Kenya installs online tender system with in-built pricing to curb graft

 President Uhuru Kenyatta (Right) officially launches IFMIS electronic Procurement (E-Procurement)

NAIROBI: Public servants could be the biggest losers in newly-introduced procurement guidelines that will see Government buying goods and services at rates comparable to market prices. Weak procurement procedures have ensured corrupt government workers double up as major suppliers to the State and at exorbitant prices, either directly or through proxies.

Several Cabinet Secretaries have separately told The Standard on Saturday how big a problem collusion between workers in their ministries have been fleecing the State through fraudulent procurement – piling pressure on already unsustainable recurrent budgets.

But starting next month, the new electronic-procurement platform, the Integrated Financial Management Systems (IFMIS) will have an in-built pricing component that would act as a reference point. “We will roll out the eProcurement module, fully inbuilt with active price reference to ensure Government does not procure any supplies above the market prices,” National Treasury Cabinet Secretary Henry Rotich said in his budget speech on Thursday.

HIGHEST PRICE

Outliers in pricing would be rejected automatically, weeding out exorbitant bids for various types of procurement. The highest price the State could buy a packet of milk could be capped at Sh60, for instance, meaning any bids above that level would be dismissed. Currently, a quarterly pricing survey on the goods and services consumed by the State is compiled by the Public Procurement Oversight Authority. Procurement officers are allowed to accept bids of up to the ceiling of 10 per cent mark-up on the published prices. The allowance is hoped to make up for the payments lag, because the State could settle debts up to six months after delivery.

But compliance to the stated mark-up has been almost nil, interviews with different ministry officials have revealed. Our surveys in different ministries indicate that the State has been paying prices that are multiples of the open market rates.

It is common for suppliers to deliver the ordinary biro pen to a government department at anywhere around Sh80 a piece, enough to buy five or more pens from any retailer.Mining Cabinet Secretary Najib Balala said last month that he was disgusted about the procurement rot in his ministry. In a specific acquisition of office stationery, he was shocked to find that the tender committee had approved the purchase of a desktop computer at over Sh120,000. “I was obviously very disappointed,” he said in an interview.

That tender would be cancelled soon as he sought to probe the ‘obviously blatant theft’. Officials involved told him that the winning supplier was actually the lowest bidder, a position he was not convinced with. A broader probe was initiated whose findings will be made public before the end of June, he promised.
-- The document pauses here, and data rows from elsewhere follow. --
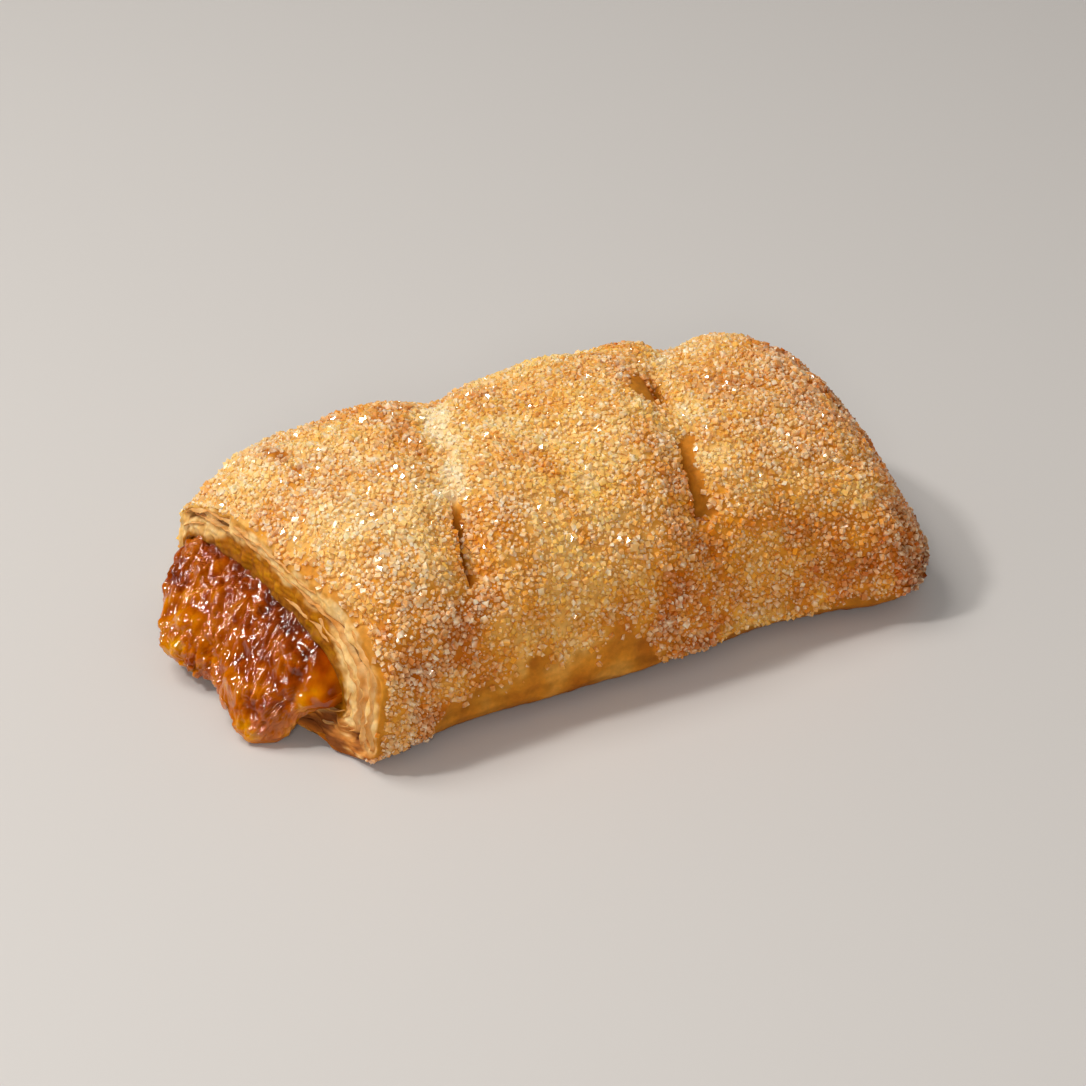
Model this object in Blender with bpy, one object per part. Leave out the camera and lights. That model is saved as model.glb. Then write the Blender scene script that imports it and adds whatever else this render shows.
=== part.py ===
"""Sugared puff pastry turnover with a fruit jelly filling that runs out of its open end.

Frame: +X runs along the pastry from the open mouth to the closed end, -Y is the front,
+Z is up and the plate lies at Z = 0. Shapes are worked out in millimetres and stored in metres.
"""
import math

import bmesh
import bpy
import numpy as np
from mathutils import Matrix, Vector

# Driving dimensions, in millimetres
MM = 0.001
SHIFT = (3.9, 2.2, 0.0)   # moves the middle of the whole object's footprint to the origin
LENGTH = 134.5            # crust, from the mouth's upper lip to the closed end
MOUTH_X = -62.5           # the upper lip
END_SHARE = 0.17          # share of the length that the closed end takes to round off
SIDE_Z = 9.0              # height at which the crust is widest
FLAT = 0.35               # how far the underside is shaved flat
LIP_TOP = 9.4             # dough above the filling at the mouth
DEEP_TOP = 11.6           # and further in
LIP_FRONT = 13.0          # dough in front of it
LIP_BACK = 5.6            # dough behind it
DEEP_WALL = 3.0           # how much thicker the dough's two sides are further in
MOUTH_FLOOR = 8.0         # top of the lower lip
DEEP_FLOOR = 5.0          # the hollow's floor further in
UNDERCUT = 4.6            # how far the lower lip stands off the plate
CAVITY_END = 0.80         # share of the length at which the hollow ends
CAVITY_ROUND = 0.16       # share of the length that it takes to close
GAP = 0.65                # room between the dough and the filling
ROOF_GAP = 4.4            # how far the filling sinks from the ceiling inside
FILL_END = 31.0           # where the filling ends inside
LIP_ROUND = 0.9           # rounding of the lip's two edges
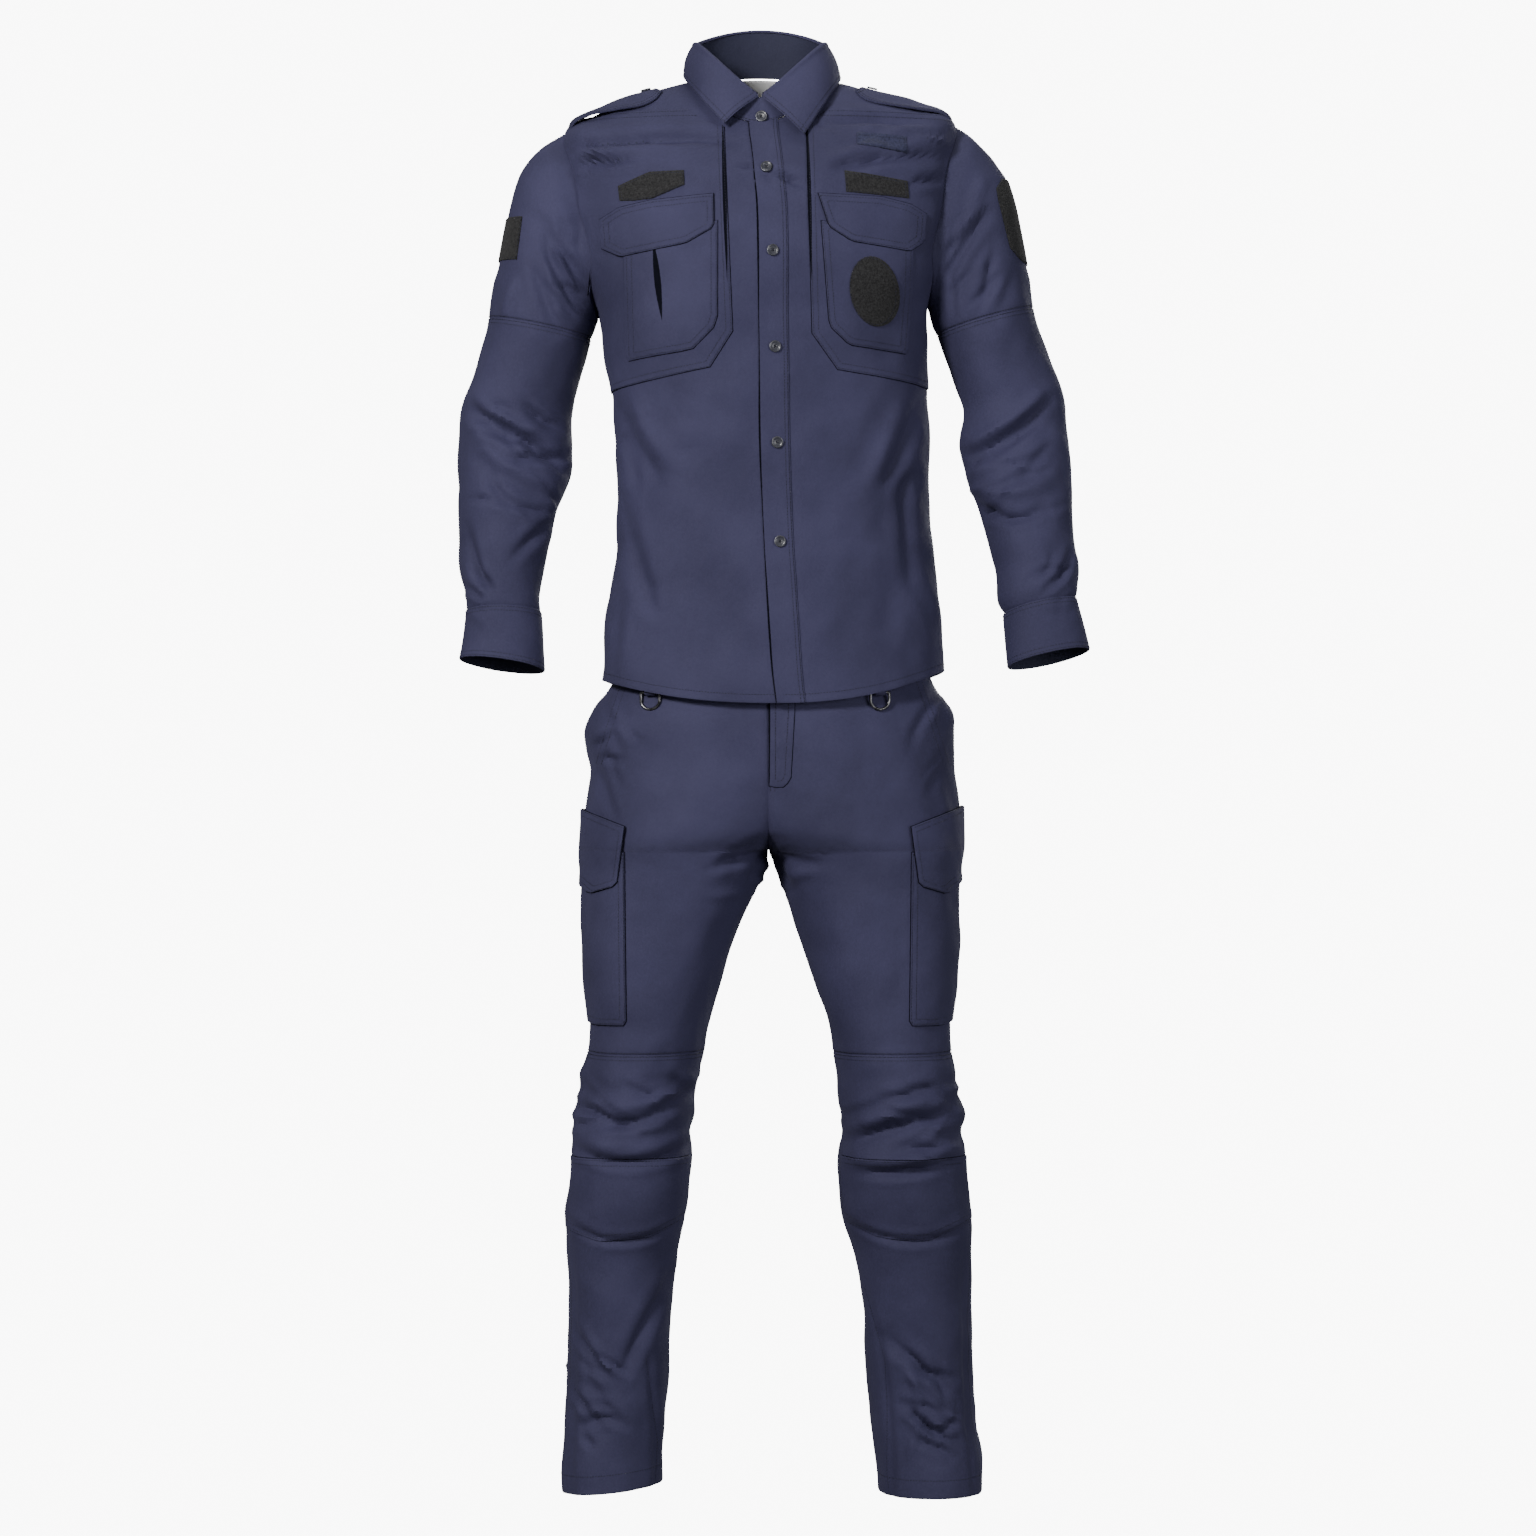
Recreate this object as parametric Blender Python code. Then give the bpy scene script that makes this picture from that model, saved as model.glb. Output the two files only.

But that incident could be only one among thousands of similar cases of skewed procurement across other government ministries, which has presented President Uhuru Kenyatta with one of the single largest budgeting headache. Kenyatta initiated the electronic procurement and payment system while he was finance minister but the battle to streamline public procurement might be far from being won, specifically because the perpetrators are insiders who would easily manipulate the structures.

Almost always, the super profits from the premium prices will be shared out between the contractor and civil servants in procurement scandals that cost the State billions every year.